Exercise task
Return only the lines from the top of the material through the line marked by "return slab(face, -head_front", unaltered.
-- Start of Available data --
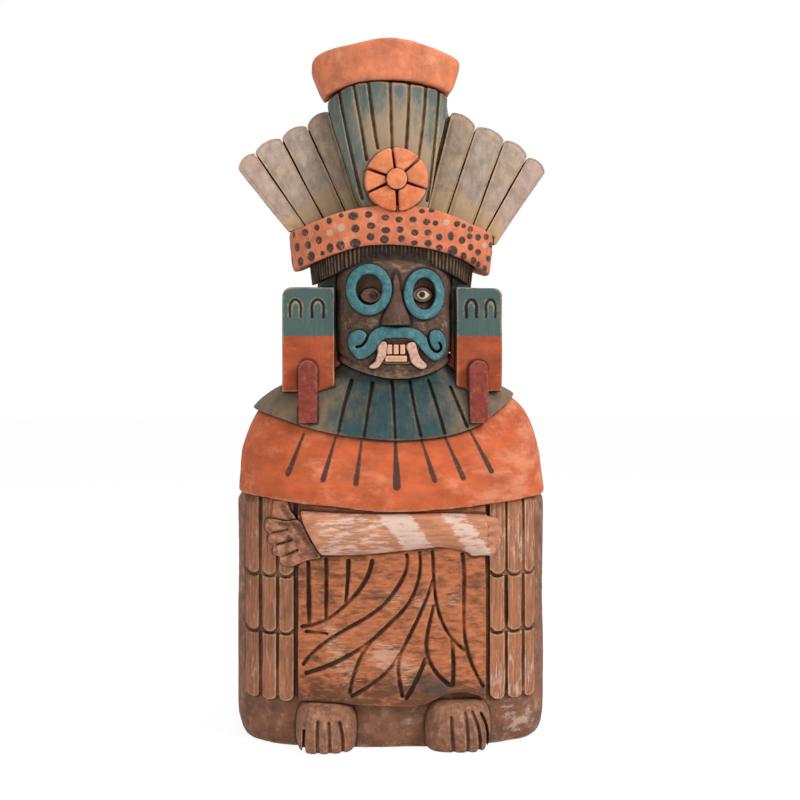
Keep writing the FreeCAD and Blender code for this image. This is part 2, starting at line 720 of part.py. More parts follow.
def socket(shares, half_width):
    inset = goggle_band - socket_inset
    face = ellipse_face(face_spot(*shares), half_width - inset, goggle_half_height - inset)
    return slab(face, -head_front - overrun, 0.0).cut(head_form(-socket_depth))


def make_neck(carriers):
    post = Part.makeCylinder(neck_radius, head_height / 2, Vector(0, 0, head_base))
    vent = Part.makeCylinder(vent_radius, head_height, Vector(0, 0, head_base))
    pieces = without(post, [vent] + carriers).Solids
    return min(pieces, key=lambda solid: solid.BoundBox.ZMin)


def make_goggle(shares, half_width, raised, block):
    centre = face_spot(*shares)
    ring = ellipse_face(centre, half_width, goggle_half_height)
    hole = ellipse_face(centre, half_width - goggle_band, goggle_half_height - goggle_band)
    return relief(ring.cut(hole), head_front + overrun, raised, [block])


def almond(centre, half_width, half_height):
    corners = (centre - Vector(half_width, 0, 0), centre + Vector(half_width, 0, 0))
    top = Part.Arc(corners[0], centre + Vector(0, 0, half_height), corners[1]).toShape()
    bottom = Part.Arc(corners[1], centre - Vector(0, 0, half_height), corners[0]).toShape()
    return Part.Face(Part.Wire([top, bottom]))


def make_eye(shares, raised, floor):
    """The ball, with the lids round it as one ring."""
    centre = face_spot(*shares)
    surface = oval_front(centre.x, head_half_width, head_front, head_back, head_power)
    inner = almond(centre, eyelid_half_width - 1.5 * eyelid_band, eyelid_half_height - eyelid_band)
    outer = almond(centre, eyelid_half_width, eyelid_half_height)
    depth = head_front + overrun
    ball = Part.makeSphere(eye_ball_radius, centre - Vector(0, surface - eye_ball_sink - eye_ball_radius, 0))
    ball = slab(inner, -depth, 0.0).common(ball)
    lids = slabs(outer.cut(inner), -depth, 0.0).common(raised)
    return seated(ball.fuse(lids), [floor])


def make_nose(carriers):
    ring = [oval(head_base + height * head_height, width * nose_half_width, front * nose_front, -nose_root,
                 2.0) for height, width, front in nose_shares]
    return seated(Part.makeLoft(ring, True, False), carriers)


def make_lip(carriers):
    """The coil of the lip, slit beside the knobs at its ends."""
    slits = [strip(spots(face_spot, shares), lip_slit) for shares in lip_slit_shares]
    coil = blob(spots(face_spot, lip_shares)).cut(slits)
    return relief(coil, head_front + overrun, head_form(lip_thickness), carriers)


def make_teeth(carriers):
    outer = head_form(tooth_thickness)
    reach = head_front + overrun
    step = 2 * tooth_half_width + tooth_gap
    top = head_base + tooth_top
    upper = []
    for index in (-1, 0, 1):
        low = Vector(index * step - tooth_half_width, 0, top - tooth_height)
        high = Vector(index * step + tooth_half_width, 0, top)
        upper.append(box_face(low, high))
    bottom = top - tooth_height - tooth_gap
    lower = box_face(Vector(-lower_tooth_half_width, 0, bottom - lower_tooth_height),
                     Vector(lower_tooth_half_width, 0, bottom))
    return [relief(face, reach, outer, carriers) for face in upper], relief(lower, reach, outer, carriers)


def box_face(low, high):
    return polygon((low, Vector(high.x, 0, low.z), high, Vector(low.x, 0, high.z)))


def make_fang(shares, carriers):
    face = blob(spots(face_spot, shares))
    return relief(face, head_front + overrun, head_form(fang_thickness), carriers)


# Headdress
def ring_form(half_width, front, back, taper_share):
    low = band_bottom - 2 * band_height
    high = band_top + band_height
    bottom = oval(low, half_width * taper_share, front * (1 + taper_share) / 2,
                  back * (1 + taper_share) / 2, body_power)
    return Part.makeLoft([bottom, oval(high, half_width, front, back, body_power)], True, True)


def between(bottom, top, reach):
    """Slab between two arched edges."""
    face = outline(bottom, (bottom[-1], top[-1]), list(reversed(top)), (top[0], bottom[0]))
    return slab(face, -reach, reach)


def hair_form():
    """The pad before it is set on the head."""
    bottom = spots(band_spot, hair_bottom_shares)
    top = [point - Vector(0, 0, hair_step) for point in spots(band_spot, band_top_shares)]
    return hair_core().common(between(bottom, top, band_front + overrun))


def hair_core():
    return ring_form(hair_half_width, hair_front, hair_back, hair_taper_share)


def make_band():
    bottom, top = spots(band_spot, band_bottom_shares), spots(band_spot, band_top_shares)
    form = ring_form(band_half_width, band_front, band_back, band_taper_share)
    return seated(form.common(between(bottom, top, band_front + overrun)), [hair_core()])


def feather_faces(edge_shares):
    faces = []
    for inner, outer in zip(edge_shares[:-1], edge_shares[1:]):
        sides = []
        for root_shares, tip_shares in (inner, outer):
            root, tip = fan_spot(*root_shares), fan_spot(*tip_shares)
            sides.append((root + (root - tip) * feather_root_share, tip))
        across = (sides[1][1] - sides[0][1]).normalize() * (feather_gap / 2)
        root_in, tip_in = sides[0][0] + across, sides[0][1] + across
        root_out, tip_out = sides[1][0] - across, sides[1][1] - across
        upward = ((tip_in - root_in) + (tip_out - root_out)).normalize()
        crown = (tip_in + tip_out) / 2 + upward * feather_bow
        tip_arc = Part.Arc(tip_in, crown, tip_out).toShape()
        faces.append(Part.Face(Part.Wire([curve((root_in, tip_in)), tip_arc, curve((tip_out, root_out)),
                                          curve((root_out, root_in))])))
    return faces


def make_feathers(edge_shares, carriers):
    front = back_slab_front - feather_thickness
    return [seated(slab(face, front, back_slab_front), carriers) for face in feather_faces(edge_shares)]


def make_crest(carriers):
    """The crest, and the same form without its flutes for what lies on it."""
    runs = [spots(fan_spot, shares) for shares in (crest_top_shares, crest_right_shares, crest_left_shares)]
    foot = (runs[1][-1], runs[2][0])
    face = outline(runs[0], runs[1], foot, runs[2])
    grooves = [strip(spots(fan_spot, shares), crest_groove) for shares in crest_groove_shares]
    axis = Vector(0, crest_radius - crest_front, band_bottom)
    height = band_height + headdress_height
    outer = Part.makeCylinder(crest_radius, height, axis)
    floor = Part.makeCylinder(crest_radius - crest_groove_depth, height, axis)
    top = slabs(face.cut(grooves), -crest_front - overrun, back_slab_front).common(outer)
    whole = slab(face, -crest_front - overrun, back_slab_front)
    return seated(top.fuse(whole.common(floor)), carriers), whole.common(outer)


def make_cap(carriers):
    runs = [spots(fan_spot, shares) for shares in (cap_left_shares, cap_top_shares, cap_right_shares,
                                                   cap_bottom_shares)]
    axis = Vector(0, cap_radius - cap_front, band_bottom)
    outer = Part.makeCylinder(cap_radius, band_height + headdress_height + overrun, axis)
    return seated(slab(outline(*runs), -cap_front - overrun, fan_back).common(outer), carriers)


def make_rosette(carriers):
    centre = Vector(0, 0, band_top + rosette_height)
    button_face = ellipse_face(centre, button_radius, button_radius)
    grooves = [button_face]
    for angle in petal_groove_angles:
        turn = math.radians(angle)
        out = Vector(math.cos(turn), 0, math.sin(turn)) * (rosette_radius + overrun)
        grooves.append(strip((centre, centre + out), petal_groove))
    disc = ellipse_face(centre, rosette_radius, rosette_radius).cut(grooves)
    petals = [seated(slab(petal, -rosette_front, 0.0), carriers) for petal in disc.Faces]
    button = seated(slab(button_face, -button_front, 0.0), carriers)
    return petals, button


# Ear flares
def make_flare(side, place, width, carriers):
    inner, outer = side * place, side * (place + width)
    low, high = seat_height + flare_base, seat_height + flare_base + flare_height
    corner_in = Vector(outer - side * flare_corner, 0, high)
    corner_out = Vector(outer, 0, high - flare_corner)
    corner_middle = Vector(outer - side * flare_corner * (1 - math.sqrt(0.5)), 0,
                           high - flare_corner * (1 - math.sqrt(0.5)))
    round_corner = Part.Arc(corner_in, corner_middle, corner_out).toShape()
    points = (Vector(inner, 0, high), corner_in, corner_out, Vector(outer, 0, low), Vector(inner, 0, low))
    sides = [curve((points[0], points[1])), round_corner, curve((points[2], points[3])),
             curve((points[3], points[4])), curve((points[4], points[0]))]
    face = Part.Face(Part.Wire(sides))
    marks = []
    for shares in flare_mark_shares:
        arch = [Vector(outer - side * place_share * width, 0, low + height_share * flare_height)
                for place_share, height_share in shares]
        marks.append(slab(strip(arch, mark_width), -flare_front - overrun, -flare_front + mark_depth))
    plate = slab(face, -flare_front, flare_thickness - flare_front)
    root = box_face(Vector(side * flare_root_inner, 0, low),
                    Vector(side * flare_root_outer, 0, high + flare_root_rise))
    root = slab(root, -flare_root_front, flare_thickness - flare_front)
    return seated(plate.fuse(root), marks + carriers)


def make_pendant(side, place, carriers):
    """A leaning bar with a round top, hung on the flare."""
    centre = side * place
    top, bottom = seat_height + pendant_top, seat_height + pendant_top - pendant_length
    profile = Part.Face(Part.makePolygon([
        Vector(centre - pendant_half_width, -pendant_front, top),
        Vector(centre - pendant_half_width, -pendant_front - pendant_lean, bottom),
        Vector(centre - pendant_half_width, pendant_thickness - pendant_front - pendant_lean, bottom),
        Vector(centre - pendant_half_width, pendant_thickness - pendant_front, top),
        Vector(centre - pendant_half_width, -pendant_front, top)]))
    bar = profile.extrude(Vector(2 * pendant_half_width, 0, 0))
    shoulder = top - pendant_half_width
    arch = Part.Arc(Vector(centre - pendant_half_width, 0, shoulder), Vector(centre, 0, top),
                    Vector(centre + pendant_half_width, 0, shoulder)).toShape()
    corners = [Vector(centre + place, 0, height) for place, height in (
        (pendant_half_width, shoulder), (pendant_half_width, bottom), (-pendant_half_width, bottom),
        (-pendant_half_width, shoulder))]
    sides = [curve(pair) for pair in zip(corners[:-1], corners[1:])]
    face = Part.Face(Part.Wire([arch] + sides))
    bar = bar.common(slab(face, -pendant_front - pendant_lean - overrun, 0.0))
    return seated(bar, carriers)


def main():
    os.makedirs("parts", exist_ok=True)

    outside = body_form()
    save("body_shell", make_body_shell(outside))
    robe, robe_block = make_robe(outside)
    save("robe_panel", robe)
    wing_outer = body_form(forward=wing_thickness)
    wing_floor = body_form(forward=wing_thickness - wing_groove_depth)
    wings = [make_wing(shares, wing_outer, wing_floor, outside)
             for shares in (left_wing_shares, right_wing_shares)]
    save("wing_left", wings[0])
    save("wing_right", wings[1])

    block = head_block(head_form())
    save("head_shell", make_head(block))
    neck = make_neck([block])
    save("neck_post", neck)
    mantle = mantle_form()
    save("cape", make_cape(mantle, [outside, block, neck]))
    collar_outer = mantle_form(collar_thickness)
    collar_floor = mantle_form(collar_thickness - collar_groove_depth)
    save("collar", make_collar(collar_outer, collar_floor, [mantle, block, neck]))

    floor = [outside, robe_block, slab(above_cape_edge(), -mantle_front - overrun, 0.0)]
    forearm, palm = make_arm(floor)
    save("front_forearm", forearm)
    ground = floor + wings
    save("front_hand", make_front_hand(palm, ground + [forearm]))
    rear_hand = make_rear_hand(ground + [forearm])
    save("rear_hand", rear_hand)
    save("rear_cuff", make_rear_cuff(ground + [forearm, rear_hand]))
    footing = [outside, robe_block]
    save("foot_left", make_foot(-left_foot_place, left_foot_half_width, left_toe_shares, footing))
    save("foot_right", make_foot(right_foot_place, right_foot_half_width, right_toe_shares, footing))

    raised = head_form(goggle_thickness)
    left_goggle = make_goggle(left_goggle_shares, left_goggle_half_width, raised, block)
    right_goggle = make_goggle(right_goggle_shares, right_goggle_half_width, raised, block)
    save("goggle_left", left_goggle)
    save("goggle_right", right_goggle)
    lid_form, socket_floor = head_form(-eyelid_sink), head_form(-socket_depth)
    save("eye_left", make_eye(left_eye_shares, lid_form, socket_floor))
    save("eye_right", make_eye(right_eye_shares, lid_form, socket_floor))
    nose = make_nose([block, left_goggle, right_goggle])
    save("nose", nose)
    lip = make_lip([block, nose])
    save("moustache_lip", lip)
    gum = relief(polygon(spots(face_spot, gum_shares)), head_front + overrun, head_form(gum_thickness),
                 [block, lip])
    save("gum_plate", gum)
    upper, lower = make_teeth([block, gum, lip])
    save("upper_teeth", *upper)
    save("lower_teeth", lower)
    mouth = [block, gum, lip, lower] + upper
    save("fang_left", make_fang(left_fang_shares, mouth))
    save("fang_right", make_fang(right_fang_shares, mouth))

    pad = hair_form()
    save("hair_fringe", seated(pad, [block]))
    band = make_band()
    save("headband", band)
    seat = [pad, band]
    back = slab(polygon(spots(fan_spot, back_slab_shares)), back_slab_front, fan_back)
    back = seated(back, seat)
    save("headdress_back", back)
    crest, crest_block = make_crest(seat)
    save("crest_panel", crest)
    save("crest_cap", make_cap([crest_block, back]))
    for side, shares in (("left", left_feather_shares), ("right", right_feather_shares)):
        for number, feather in enumerate(make_feathers(shares, seat + [crest_block])):
            save("feather_%s_%d" % (side, number + 1), feather)
    petals, button = make_rosette([crest_block, band, pad])
    save("rosette_petals", *petals)
    save("rosette_button", button)

    shoulders = [collar_outer, block, pad]
    left_flare = make_flare(-1, left_flare_place, left_flare_width, shoulders)
    right_flare = make_flare(1, right_flare_place, right_flare_width, shoulders)
    save("ear_flare_left", left_flare)
    save("ear_flare_right", right_flare)
    save("ear_pendant_left", make_pendant(-1, left_pendant_place, [collar_outer, left_flare]))
    save("ear_pendant_right", make_pendant(1, right_pendant_place, [collar_outer, right_flare]))


main()
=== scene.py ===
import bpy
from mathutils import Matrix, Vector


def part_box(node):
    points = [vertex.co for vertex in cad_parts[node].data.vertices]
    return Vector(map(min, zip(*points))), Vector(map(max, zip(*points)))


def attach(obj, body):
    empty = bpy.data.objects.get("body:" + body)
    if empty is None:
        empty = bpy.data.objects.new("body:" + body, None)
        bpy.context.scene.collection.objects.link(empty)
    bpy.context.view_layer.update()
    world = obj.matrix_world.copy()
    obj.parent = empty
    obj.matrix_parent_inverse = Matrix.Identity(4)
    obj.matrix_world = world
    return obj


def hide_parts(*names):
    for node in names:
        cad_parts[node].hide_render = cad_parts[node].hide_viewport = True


bl_info = {
    "name": "Rain god sculpture",
    "version": (1, 0, 0),
    "blender": (4, 5, 0),
    "location": "3D View > Sidebar > Rain God",
    "description": "Hand-shaped and painted clay pieces over the packed model",
    "category": "Object",
}

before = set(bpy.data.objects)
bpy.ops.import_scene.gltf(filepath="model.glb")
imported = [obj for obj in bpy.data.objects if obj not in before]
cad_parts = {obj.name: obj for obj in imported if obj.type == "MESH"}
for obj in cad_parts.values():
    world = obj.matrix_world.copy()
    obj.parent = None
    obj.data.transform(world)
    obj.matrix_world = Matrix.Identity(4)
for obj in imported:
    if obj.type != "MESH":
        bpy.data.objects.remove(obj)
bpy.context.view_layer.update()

import math

import bmesh
import bpy
import numpy as np
from mathutils import Vector
from mathutils.bvhtree import BVHTree

MM = 0.001


def screen(red, green, blue):
    """A colour read off the object, 0 to 255, as Blender's linear colour."""
    return tuple((value / 255 / 12.92) if value < 11 else ((value / 255 + 0.055) / 1.055) ** 2.4
                 for value in (red, green, blue))


# Settings a user may change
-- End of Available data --
Expected answer
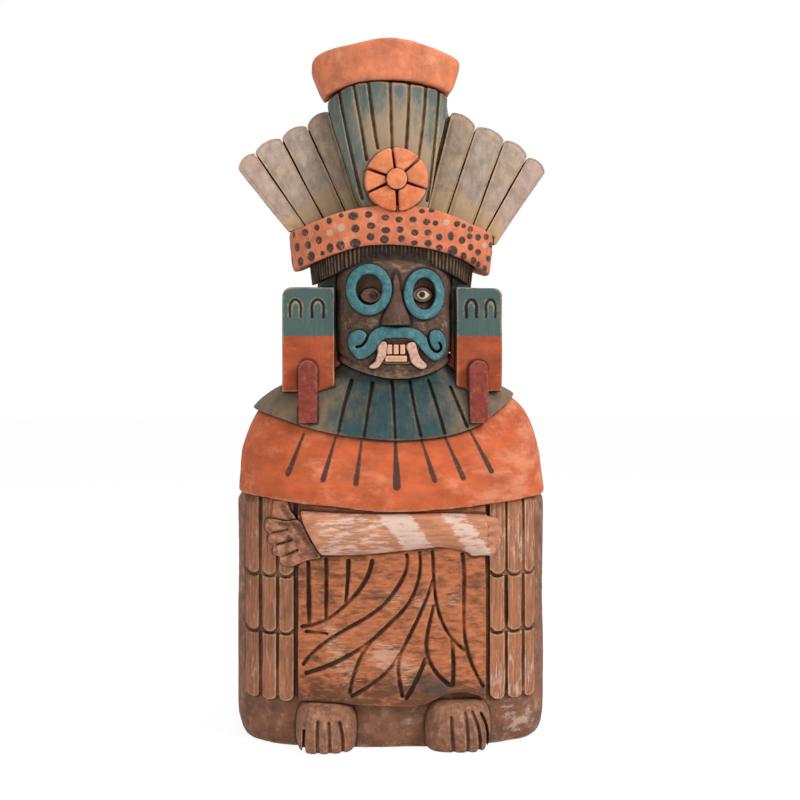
Keep writing the FreeCAD and Blender code for this image. This is part 2, starting at line 720 of part.py. More parts follow.
def socket(shares, half_width):
    inset = goggle_band - socket_inset
    face = ellipse_face(face_spot(*shares), half_width - inset, goggle_half_height - inset)
    return slab(face, -head_front - overrun, 0.0).cut(head_form(-socket_depth))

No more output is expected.